ぼくは旅が多いのだが、ひところは地方の歴史ある街に行くと必ずその土地の新刊書店と古書店に寄った。新刊書の書店には業界用語でいう「ショタレ本=長く棚に置かれたままになっている」があって、これが古書店効果を発揮して、とうに絶版になって諦めていた本などが見つかったりするからである。また古書店には、その地方でしか出なかったような希少本がけっこう見つかる。魚でいえば「鮒鮨」になるニゴロブナのようなものだ。東北や沖縄で、こういうエリア出版本というような本をけっこう手にすることができる。
 ただ、最近気になるのが全国にひろがっているいわゆる「新古書店」という、そのときだけの流行りの本やマンガなどしか置いていない大型書店がやたら目立つことで、なんだか「文化」としてもったいない。
 全国の若者が、あれを「書店」と思ってしまうのでは嫌だなあ、と思うのだ。つまりは新刊書も古書も区別のつかない文化がいま日本の最前線に出ているのだ。ああいう書店だけしか見ていない若者が、大都会の本物の巨大書店や神田あたりの古書店街を見て早く「何か」を知ってくれたらなあ、と思うのだ。
」(P224~225)

引用文中で椎名誠が言っているように、住んでいる地域によって多少の違いはあるとしても、いまの若い人における「古本屋」が「=BOOKOFF」になっている状況は否定できない。
何せ、私が大学生活を送るために「京都」に引っ越してくるまでは、「古本屋=BOOKOFF」だと思っていた。
よくよく調べてみれば地元にも、幾つかの「古本屋」はあったにもかかわらず、である。
「もうすこし早く気づいていればなー」と後悔せずにはいられない。

地元では、最近になって、中心街の駅のロビーで古本市が開催されるようになった。京都や大阪の古本市に慣れてしまっている私としては、ほんの少し物足りなさを感じはするものの、楽しい青春時代を過ごした地で、多くの人が古本を手にする機会が生まれたことはとても嬉しい。
客層に目を向けてみると、やはりご年配の方が多いことに変わりはないのだが、制服を着た学生の姿もちらほら見えて、心から「高校時代から古本市か……羨ましいなー」と思ってしまう。

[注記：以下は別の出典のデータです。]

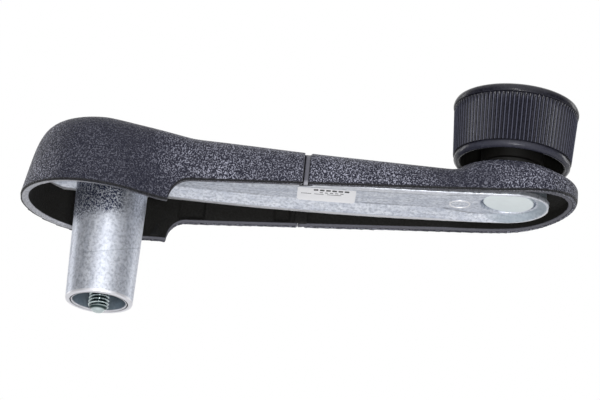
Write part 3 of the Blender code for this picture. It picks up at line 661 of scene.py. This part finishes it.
def wall_half_width(x, z):
    """Half width of the cover's outside at a height, with the rounded shoulder."""
    up = max(0.0, (z - SHELL_BASE_Z) / (shell_top(x) - SHELL_BASE_Z))
    exponent = shoulder_power(x)
    return flank(x, z) * max(0.0, 1.0 - up ** exponent) ** (1.0 / exponent)


def recess(x, z):
    """Depth of the shallow pockets in the hub length's inner walls."""
    for low, high in RECESSES:
        if low <= x <= high and rim_z(x) + 1.3 < z < 44.0:
            return RECESS_DEPTH
    return 0.0


def station_points(station, inset):
    """Profile of one station. On a round end each point follows the lower edge below it."""
    centre_x, direction = station
    points = []
    for index, (r, z) in enumerate(shell_profile(centre_x, inset)):
        if direction[0]:
            low = rim_z(centre_x + r * direction[0])
            z = shell_profile(centre_x, inset, low)[index][1]
        elif inset:
            r += recess(centre_x, z)
        if index == 0 and inset:
            z += RIM_BEVEL
        points.append((centre_x + r * direction[0], r * direction[1], z))
    return points


def round_station(centre_x, degrees):
    angle = math.radians(degrees)
    return centre_x, (math.cos(angle), math.sin(angle))


def shell_solid(stations):
    bm = bmesh.new()
    outer = [[bm.verts.new(p) for p in station_points(s, 0.0)] for s in stations]
    inner = [[bm.verts.new(p) for p in station_points(s, WALL)] for s in stations]
    for j in range(len(stations) - 1):
        for grid in (outer, inner):
            join_rings(bm, grid[j], grid[j + 1], closed=False)
        bm.faces.new((outer[j][0], outer[j + 1][0], inner[j + 1][0], inner[j][0]))
    for j in (0, len(stations) - 1):
        for i in range(len(outer[0]) - 1):
            bm.faces.new((outer[j][i], outer[j][i + 1], inner[j][i + 1], inner[j][i]))
    bmesh.ops.remove_doubles(bm, verts=bm.verts, dist=0.0005)
    return bm


def step_stations():
    turns = [math.radians(degrees) for degrees in spread(0.0, 90.0, 14)]
    return [SKIRT_END_X + SKIRT_STEP_R * (1.0 - math.cos(turn)) for turn in turns]


def hub_stations():
    edges = [x + step for pocket in RECESSES for x in pocket for step in (-0.15, 0.15)]
    along = spread(HUB_ROUND_X, SKIRT_END_X - 0.8, 16) + step_stations() + spread(24.0, FLAP_END_X, 20)
    along = sorted(along + edges)
    near = [(x, (0.0, -1.0)) for x in reversed(along)]
    far = [(x, (0.0, 1.0)) for x in along]
    return near + [round_station(HUB_ROUND_X, a) for a in spread(270.0, 90.0, 62)[1:-1]] + far


def arm_stations():
    along = spread(COVER_START_X, END_ROUND_X, 48)
    far = [(x, (0.0, 1.0)) for x in along]
    near = [(x, (0.0, -1.0)) for x in reversed(along)]
    return far + [round_station(END_ROUND_X, a) for a in spread(90.0, -90.0, 56)[1:-1]] + near


def below_surface(profile, depth):
    moved = []
    last = len(profile) - 1
    for i, (r, z) in enumerate(profile):
        before, after = profile[max(0, i - 1)], profile[min(last, i + 1)]
        run, climb = after[0] - before[0], after[1] - before[1]
        length = math.hypot(run, climb)
        moved.append((r - depth * climb / length, z + depth * run / length))
    return moved


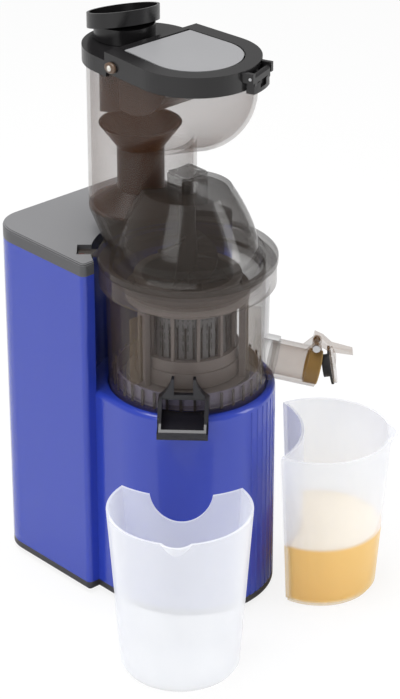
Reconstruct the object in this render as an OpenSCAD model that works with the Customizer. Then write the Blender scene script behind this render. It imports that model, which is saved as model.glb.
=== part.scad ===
// Cold press juicer: a tower with a motor drum, a bowl with a slow auger, a lid with a hopper, and two cups.
// Everything is drawn about the auger axis, with the drum in front (-Y) and the tower behind it (+Y).

/* [Housing] */
// Width of the tower
tower_w = 150; // [140:1:170]
// Depth of the tower, from its front face to its rear face
tower_d = 109; // [95:1:125]
// Distance from the auger axis to the front face of the tower
tower_y = 30; // [28:1:36]
// Height of the tower with its cover
tower_h = 278; // [275:1:283]
// Thickness of the top cover
cover_t = 10; // [8:1:12]
// Radius of the rear corners of the tower
rear_r = 26; // [20:1:30]
// Radius of the front corners of the tower
front_r = 4; // [3:1:6]
// Radius of the front drum
drum_r = 65.4; // [65:0.2:66.4]
// Height of the top edge of the drum
drum_top = 172; // [170:1:174]
// Rounding of the top edge of the drum
drum_edge = 4; // [2:0.5:4.5]
// Wall of the housing
shell = 3; // [2.5:0.5:4]
// Radius of the round cut in the tower that clears the bowl
clear_r = 71; // [70:0.5:73]
// Depth of the recess that the bowl stands in
seat_depth = 8; // [7:0.5:9]
// Number of upright flutes on the right of the drum
flute_n = 15; // [8:1:16]
// Angle between two flutes
flute_step = 6; // [5:0.5:6.5]
// Radius of a flute
flute_r = 1.3; // [1:0.1:1.5]
// Thickness of the base
base_t = 7; // [6:0.5:9]
// Height of a rubber foot below the base
foot_h = 2.6; // [2:0.2:4]
// Radius of a rubber foot
foot_r = 9; // [7:0.5:11]
// Number of cooling slots in the rear wall
vent_n = 9; // [5:1:10]

/* [Drive] */
// Radius of the motor can
motor_r = 37; // [33:1:40]
// Length of the motor can
motor_h = 66; // [60:1:68]
// Module of the gearbox teeth
box_module = 1; // [0.9:0.05:1]
// Teeth of the motor pinion and of the idler pinion
small_teeth = 10; // [10:1:12]
// Teeth of the idler gear and of the output gear
large_teeth = 50; // [48:1:50]
// Thickness of the large gears
gear_t = 9; // [7:1:10]
// Radius of the output shaft
shaft_r = 7.8; // [7:0.1:8]
// Corner radius of the hexagon on the output shaft
hex_r = 7.5; // [6.8:0.1:7.6]

/* [Bowl] */
// Outer radius of the bowl below its rim band
bowl_r = 60.5; // [60:0.25:61]
// Outer radius of the bowl at its foot
bowl_foot_r = 58.6; // [58:0.2:59]
// Height of the top of the bowl
bowl_top = 270; // [268:1:272]
// Outer radius of the rim band
rim_r = 65.5; // [65:0.25:66.5]
// Height of the rim band
rim_h = 17; // [14:1:18]
// Wall of the bowl
bowl_wall = 3; // [2.5:0.25:3.5]
// Outer radius of the juice spout
spout_r = 15; // [13:0.5:15.5]
// Wall of the juice spout
spout_wall = 2; // [1.5:0.25:2.5]
// Distance from the auger axis to the mouth of the spout, along the spout
spout_end = 99; // [90:1:102]
// Fall of the spout below the level
spout_tilt = 12.4; // [8:0.4:13]
// Height at which the axis of the spout crosses the auger axis
spout_z = 204.6; // [204:0.3:206]
// Width of the pulp outlet
pulp_w = 37; // [32:1:38]
// Distance from the auger axis to the lip of the pulp outlet
pulp_end = 87; // [84:1:90]
// Wall of the pulp outlet
pulp_wall = 3; // [2.5:0.25:3.5]

/* [Strainer and auger] */
// Inner radius of the strainer
sieve_r = 33.6; // [33:0.2:34]
// Height of the top of the strainer
sieve_top = 260; // [256:1:262]
// Number of slots in the strainer sheet
slot_n = 36; // [24:6:42]
// Outer radius of the wiper frame
wiper_r = 46; // [45:0.5:47]
// Module of the wiper teeth
wiper_module = 1.5; // [1.4:0.05:1.5]
// Teeth of the gear on the auger
auger_teeth = 26; // [26:2:26]
// Teeth of a wiper pinion
pinion_teeth = 10; // [10:2:10]
// Gap between the auger flight and the strainer
flight_gap = 0.6; // [0.4:0.1:1]
// Pitch of the auger flight
flight_pitch = 34; // [28:1:40]

/* [Lid] */
// Outer radius of the lid flange
flange_r = 66.5; // [66:0.25:68]
// Thickness of the lid flange
flange_t = 6; // [5:0.5:7]
// Radius of the dome at its foot
dome_r = 53; // [51:0.5:54]
// Radius of the flat top of the dome
dome_top_r = 33; // [30:0.5:34]
// Height of the flat top of the dome
dome_top = 327; // [325:1:328]
// Wall of the lid
lid_wall = 2.5; // [2:0.25:3]
// Side of the boss on the dome
boss_w = 23; // [20:1:25]
// Height of the boss above the dome
boss_h = 13; // [10:1:14]

/* [Hopper] */
// Distance from the auger axis back to the axis of the feed tube
tube_y = 49; // [48:0.5:50]
// Outer radius of the feed tube
tube_r = 40; // [39:0.25:41]
// Height at which the feed tube stands on the lid
tube_z = 300; // [298:1:302]
// Distance from the auger axis forward to the centre of the hopper bowl
hopper_y = 9; // [8:0.5:10]
// Outer radius of the hopper bowl
hopper_r = 44; // [43:0.25:45]
// Height of the centre of the hopper bowl
hopper_z = 405; // [403:1:406]
// Height of the top of the hopper frame
frame_top = 431; // [430:0.5:432]
// Drop from the hopper frame to the deck round the pusher
deck_drop = 6.5; // [6:0.25:7]
// Wall of the feed tube and hopper
tube_wall = 2.5; // [2:0.25:3]
// Outer radius of the inner chute
chute_r = 17.5; // [16:0.5:19]
// Radius of the pusher stem
pusher_r = 19.8; // [19:0.2:20]
// Distance from the auger axis back to the pusher
pusher_y = 66; // [65.5:0.25:66.25]
// Radius of the pusher cap
cap_r = 26.5; // [25:0.25:26.75]
// Height of the lower end of the pusher stem
pusher_low = 368; // [366:1:390]
// Radius of the swinging gate about its pin
gate_r = 45; // [42:0.5:47]

/* [Cups] */
// Height of a cup
cup_h = 130; // [120:1:135]
// Radius of a cup at its rim
cup_rim_r = 53; // [50:0.5:54]
// Radius of a cup at its foot
cup_foot_r = 43.5; // [40:0.5:45]
// Radius of the hollow in the rear of a cup
cup_hollow_r = 72; // [70:0.5:76]
// Distance from the tips of the hollow to the centre of the cup
cup_back = 30; // [28:0.5:32]
// Wall of a cup
cup_wall = 2; // [1.6:0.1:2.6]
// How far the pouring lip stands out
lip_out = 5; // [3:0.5:6]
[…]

椎名誠は「古本屋」の特徴として、「地域性がある」ことを指摘している。例えば、京都の古本屋(古本市)に足を運ぶと、京都の伝統行事・寺社仏閣・食事にまつわる書籍に遭遇することは多い。これは、大阪や兵庫の古本屋であっても同じことが言える。
本棚に並べられた「エリア出版本」に注目すれば、ある地域において大切にされている文化や行事がなんであるのかを知ることができるだろう。

ぜひ、皆さんの旅の思い出に「古本屋」も添えて頂きたいと思う。